Si l’ambition est vertueuse, rien ne permet à Rachida quelques mois seulement après sa mise sur orbite de qualifier ce projet « d’outil exceptionnel ».
Au vu des réalisations passées de Sassou depuis 40 ans, l’opposition y voit surtout un instrument remarquable de « greenwashing » du Président congolais, lui permettant sur l’autel de l’écologie de contourner l’embargo dont il fait l’objet sur la scène internationale.
On l’a compris Rachida est bon public…
Laurent Wauquiez, premier de cordée
Tout le monde n’a pas la fibre voyageuse et Paris demeure l’incontournable capitale de la Françafrique. Clément Mouamba est le Premier ministre congolais. Une position sans grand pouvoir réel, ce qui ne l’empêche pas d’avoir un agenda politique particulièrementfourni.
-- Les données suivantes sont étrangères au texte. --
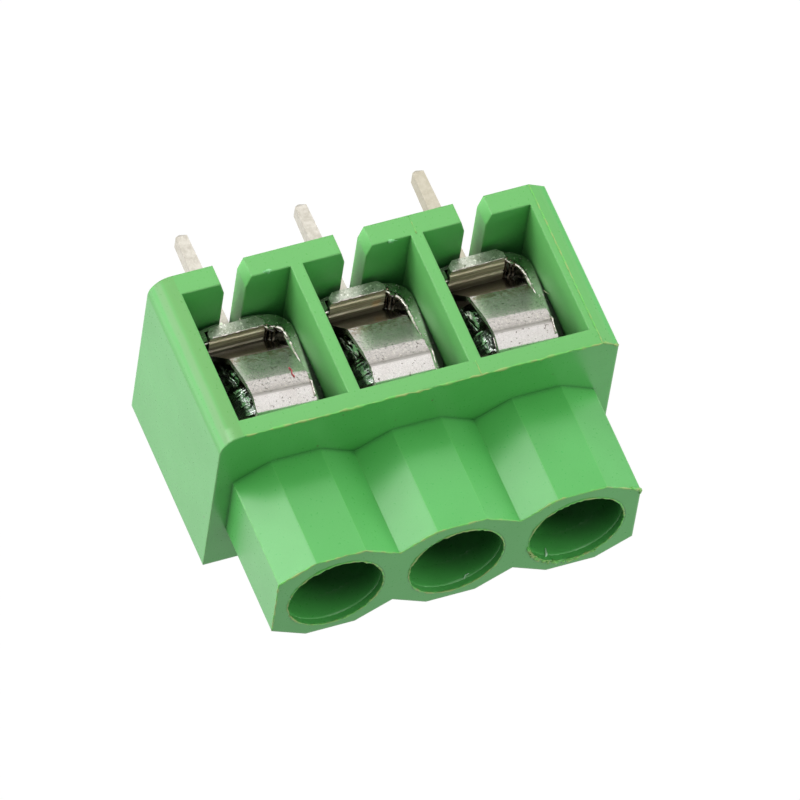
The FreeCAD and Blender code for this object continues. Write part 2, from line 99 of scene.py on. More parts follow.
lens = bpy.data.cameras.new("camera")
lens.lens = LENS
lens.sensor_width = 36.0
lens.clip_start = 0.05
lens.clip_end = 5.0
camera = bpy.data.objects.new("camera", lens)
bpy.context.scene.collection.objects.link(camera)
place = (LOOK_AT + TO_RIGHT * OFF_CENTRE[0] + TO_BOTTOM * OFF_CENTRE[1]
         - INTO_PICTURE * CAMERA_DISTANCE)
turn = Matrix((TO_RIGHT, -TO_BOTTOM, -INTO_PICTURE)).transposed().to_4x4()
camera.matrix_world = Matrix.Translation(place) @ turn
bpy.context.scene.camera = camera
print("camera at", [round(c, 3) for c in place])

# %% [markdown]
# A material is a graph of nodes. Written out node by node it hides the idea, so three
# small classes stand between. Signal wraps one output and lets it be used in plain
# arithmetic, each operator adding one Math node. Graph adds any other node, to a material
# or to the world. Finish is the graph of a material, with the steps that many share.

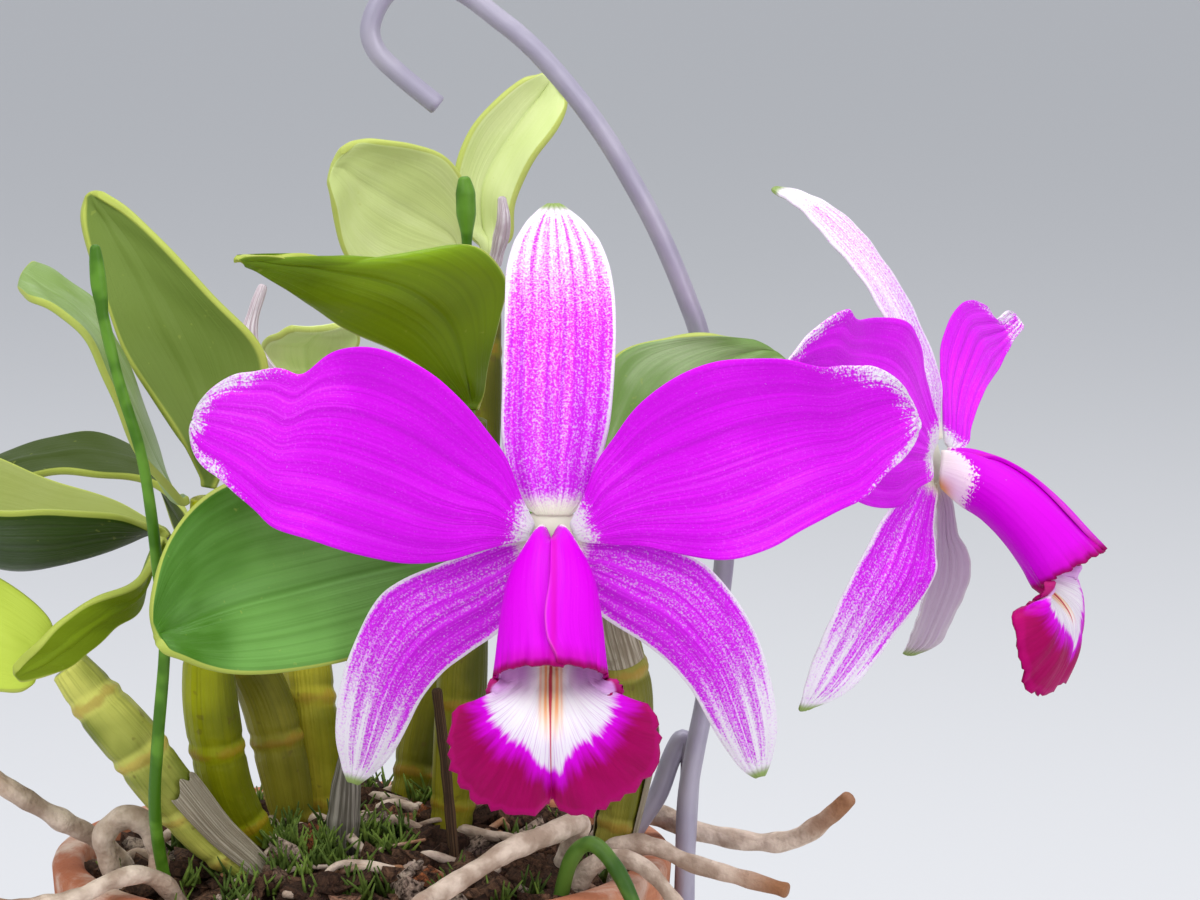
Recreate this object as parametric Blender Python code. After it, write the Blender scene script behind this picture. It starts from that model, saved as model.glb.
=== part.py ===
"""Potted cattleya orchid with two blooms in a clay pot on a wire hanger.

World millimetres are used throughout and turned into metres at the end.
The origin is the centre of the pot's base, +Z is up and the blooms look along -Y.
"""
import math
import random

import bmesh
import bpy
import numpy as np

# Pot
POT_HEIGHT = 96.0
BASE_RADIUS = 34.0
BODY_TOP_RADIUS = 47.0
RIM_RADIUS = 52.5
COLLAR_HEIGHT = 22.0
WALL = 5.3
FLOOR = 7.0

# Potting medium
DOME_TOP = 101.0
EDGE_TOP = 91.0
CHIP_COUNT = 150
CHIP_LIFT = 2.6

# Plant
GAP = 0.35
TEPAL_THICK = 0.8
LEAF_THICK = 1.5
WIRE_RADIUS = 1.7
ROOT_RADIUS = 1.8

# Blooms: centre, turn about Z from facing -Y, downward nod, size
BLOOM_1 = ((33.0, -65.0, 161.0), 0.0, 5.0, 1.0)
LOBE_LIFT = 0.14
BLOOM_2 = ((96.5, -11.0, 164.9), 70.0, 2.0, 1.02)

# Sheets are given station by station from base to tip. One row holds the left
# edge, the midrib and the right edge, x, y, z each. Bloom rows are in bloom axes:
# to the viewer's right, up, and out of the face.

# dorsal sepal
DORSAL = [
    (-1.7, 1.9, -1.3, 0.2, 1.9, -1.2, 2.1, 1.9, -1.3),
    (-3.8, 4.3, -1.7, 0.2, 4.4, -1.3, 4.2, 4.3, -1.7),
    (-5.5, 7.3, -2.1, 0.2, 7.5, -1.6, 5.9, 7.3, -2.1),
    (-7, 10.3, -2.8, 0.1, 10.4, -2.2, 7.2, 10.3, -2.8),
    (-7.8, 14.7, -4.3, 0.5, 14.8, -3.7, 8.7, 14.7, -4.3),
    (-7.7, 20.4, -6.8, 0.8, 20.5, -6.1, 9.4, 20.4, -6.8),
    (-7.5, 27.3, -10.9, 1.2, 27.5, -10.2, 9.8, 27.3, -10.9),
    (-7.4, 32.7, -15.8, 1.1, 32.8, -15.1, 9.7, 32.7, -15.8),
    (-7.3, 36.5, -20.2, 0.9, 36.7, -19.5, 9, 36.5, -20.2),
    (-6.5, 39.4, -23.6, 0.7, 39.5, -23, 7.8, 39.4, -23.6),
    (-5.3, 41.4, -26.3, 0.5, 41.5, -25.9, 6.3, 41.4, -26.3),
    (-3.6, 43.2, -28.8, 0.3, 43.3, -28.5, 4.2, 43.2, -28.8),
    (-2, 44.4, -30.6, 0.1, 44.4, -30.4, 2.1, 44.4, -30.6),
    (-0.8, 45, -31.6, -0.1, 45, -31.5, 0.7, 45, -31.6),
]
# left petal, with the cut in its upper edge
PETAL_LEFT = [
    (-2.6, 0.6, 0.2, -2.9, -0.3, 0.3, -3.1, -1.1, 0.2),
    (-5, 5, 0.5, -6.1, 1.4, 0.7, -7, -1.5, 0.5),
    (-7, 11.2, 1, -9.5, 3.5, 1.2, -11.5, -2.8, 1),
    (-9.5, 15.5, 1.9, -13, 4.4, 1.7, -15.8, -4.4, 1.4),
    (-13.1, 20.6, 3, -17.6, 6.2, 2.2, -21.2, -5, 1.9),
    (-17.5, 24.9, 3.3, -22.7, 8.6, 1.9, -26.8, -4, 2.6),
    (-22.8, 27.7, 2.3, -28.3, 10.7, 1.4, -32.5, -2.4, 2.4),
    (-28, 29.2, 3, -33.6, 12.1, 0.5, -37.8, -0.8, 1.5),
    (-33.4, 27.8, 0.6, -38.6, 12.1, -0.9, -42.5, 0.1, -0.3),
    (-37.7, 24, -1.3, -41.8, 11.6, -2, -44.9, 2, -1.4),
    (-41.3, 25, -2, -45.1, 13.4, -3.4, -48, 4.6, -2.7),
    (-46.8, 23.2, -4.7, -49.7, 14.6, -5.3, -51.9, 7.9, -5.1),
    (-51.7, 19.9, -6.6, -53.3, 15.3, -6.8, -54.5, 11.7, -6.9),
    (-53.8, 18.3, -7.3, -54.7, 15.7, -7.4, -55.4, 13.7, -7.5),
    (-55.1, 16.2, -7.6, -55.4, 15.2, -7.6, -55.7, 14.5, -7.7),
]
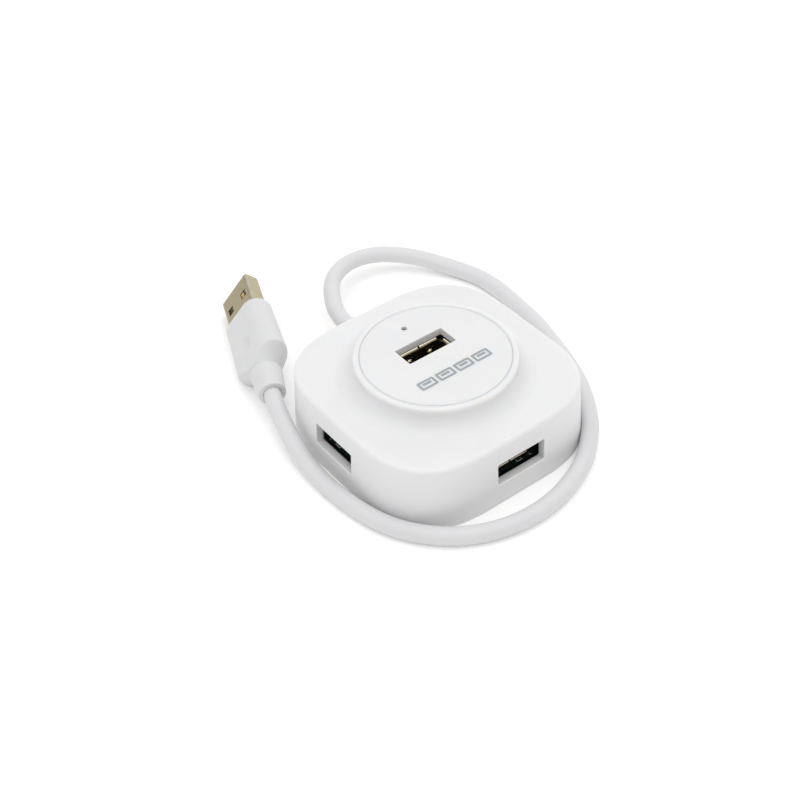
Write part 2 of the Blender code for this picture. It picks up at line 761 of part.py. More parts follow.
def plug_insides():
    """The insulator lies along the lower wide side, and the contacts lie on it."""
    low = -PLUG_THICKNESS / 2 + PLUG_SHEET + CONTACT_GAP
    length = PLUG_REACH + PLUG_TAIL - 2 * INSULATOR_SETBACK
    middle_y = (PLUG_REACH - PLUG_TAIL) / 2
    box("plug_insulator", (PLUG_WIDTH - 2 * PLUG_SHEET - 2 * CONTACT_GAP, length, INSULATOR_THICKNESS),
        (0.0, middle_y, low + INSULATOR_THICKNESS / 2), WHITE_NYLON)
    contact_z = low + INSULATOR_THICKNESS + CONTACT_GAP + CONTACT_SHEET / 2
    for number, x in enumerate(CONTACT_X, 1):
        box(f"plug_contact_{number}", (CONTACT_WIDTH, length - 2 * CONTACT_SETBACK, CONTACT_SHEET),
            (x, middle_y, contact_z), GOLD)


def plug_grip():
    """The moulded grip, a rounded slab, with the round collar that the cord enters."""
    grip = box("plug_grip", GRIP_SIZE, (0.0, GRIP_FRONT - GRIP_SIZE[1] / 2, 0.0), WHITE_CORD)
    bevel(grip, GRIP_ROUND, 3)
    collar = round_bar("collar", COLLAR_RADIUS[0], COLLAR_ROOT, COLLAR_END, top_radius=COLLAR_RADIUS[1],
                       steps=20)
    collar.rotation_euler.x = math.radians(90)
    pocket = box("plug_pocket", (PLUG_WIDTH + 2 * GAP, 2 * (PLUG_TAIL + GAP), PLUG_THICKNESS + 2 * GAP),
                 (0.0, 0.0, 0.0))
    boolean(grip, collar, "UNION")
    boolean(grip, pocket)


def plug():
    before = everything()
    plug_shell()
    plug_insides()
    plug_grip()
    hold_new(before, "plug").matrix_world = plug_place()


clear_scene()
HUB = new_collection("usb_hub")
CUTTERS = new_collection("cutters")
upper_shell()
face_disc()
base_plate()
case_screws()
main_board()
receptacles()
hub_chip()
crystal()
capacitors()
status_light()
cable_gland()
inner_wires()
plug()
cord()
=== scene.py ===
"""The look of the four-port USB hub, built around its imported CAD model.

Shapes are drawn in millimetres and scaled to metres as they become meshes. The lead's route and the
plug's place repeat the numbers in part.py, in metres. The walls lean out towards the foot; the CAD's
are upright.
"""

import math

import bmesh
import bpy
import numpy as np
from mathutils import Euler, Matrix, Vector


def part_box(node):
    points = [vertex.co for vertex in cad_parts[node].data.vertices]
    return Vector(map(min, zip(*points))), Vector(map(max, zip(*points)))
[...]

Ainsi lors de son séjour parisien du 3 au 10 février 2018 à l’hôtel Peninsula va t-il rencontrer toute une brochette de représentants de la droite parlementaire soucieux de renforcer les liens entre la France et la République du Congo.
Premier de cordée sur le carnet de bal de Clément Mouamba, Laurent Wauquiez, nouveau patron des Républicains.
Mais subtilité, ce n’est pas à ce titre que Wauquiez vient courtiser le régime congolais mais à celui de Président de la Région Auvergne- Rhône –Alpes.
Le tête à tête est d’ailleurs décentralisé au Sofitel de Lyon le 6 février. Ceci sous couvert de « l’agence internationale des Régions francophones ». Rien de politique donc dans cette rencontre, de simples échanges de vues sur les traditionnelles relations Corrèze-Zambèze et la « coopération décentralisée ».
Le même jour, toujours au Sofitel Mouamba échangeait avec l’ex député RPR Marc Fraysse et désormais directeur des relations institutionnelles de Gaz de France- Engie. Fraysse est aussi le Président de « France-Unie », une association lilliputienne de « réflexion et d’engagement politique, indépendante et hors des clivages politiques traditionnels ».
Hervé de Charette, le retour
Le Premier ministre congolais pouvait-t-il se rendre en France sans rencontrer le Président de « France-Unie » ? A l’évidence non. La veille, le 5 février, au Fouquet’s cette fois, c’est l’ex- ministre des affaires étrangères Hervé de Charrette qui était l’hôte du Premier ministre et du peuple congolais.
Figure aujourd’hui discrète de la vie politique française, Hervé de Charrette anime toutefois un micro parti, la « Convention démocrate ». Il est encore le président d’honneur des clubs « Perspectives et réalités » dont le Président est Yves Jego, est alors président du groupe d’amitié France-Congo.
Des amis la République du Congo n’en manque pas. Dans la foulée du déjeuner au Fouquet’s, le premier ministre Mouamba rend une visite de courtoisie à la famille centriste. Plus précisément au cabinet de l’avocat d’affaires Dominique Paillé.
Ex- conseiller de Sarko à l’Elysée, ex-porte parole de l’UMP, Paillé est un personnage aux innombrables casquettes. En désamour avec l’UMP, il a rejoint l’UDI, la formation centriste fondée par « l’africain » Jean-Louis Borloo, très investi –un temps-dans l’électrification de l’Afrique, avant de passer à autre chose, estimant « sa mission accomplie » !
Dominique Paillé se présente ainsi comme le « conseiller diplomatique » de L’UDI aujourd’hui dirigée par Jean- Christophe Lagarde, tête de liste aux élections européennes. Au cours de l’entretien entre les deux hommes, il aurait été peu question de diplomatie, ni d’électrification mais beaucoup du marché de l’eau de Brazzaville.
Un secteur familier à Dominique Paillé, qui lorsqu’il était député avait crée une société off shore à Chypre -, Otco Limited- spécialisée dans la « purification de l’eau ». Et laquelle -en dépit de son objet social – devaient s’intéresser deux juges d’instruction pour son peu de …transparence. L indice en tout cas que notre Paillé apprécie la discrétion et qu’il n’est pas non plus l’homme d’un seul talent.
L’intransigeante Corinne Lepage,
Au cours de son escapade parisienne Clément Mouamba devait encore rencontrer au Peninsula, Corinne Lepage, ex- ministre de l’environnement et figure de l’écologie.
Sur quel sujet a bien pu porter cet entretien entre le missi dominici de la dictature congolaise et la madame propre du Modem ? Nous l’ignorons.
Très vraisemblablement bien plus autour des vertes collines d’Afrique plutôt que sur les élections européennes qui s’annoncent alors.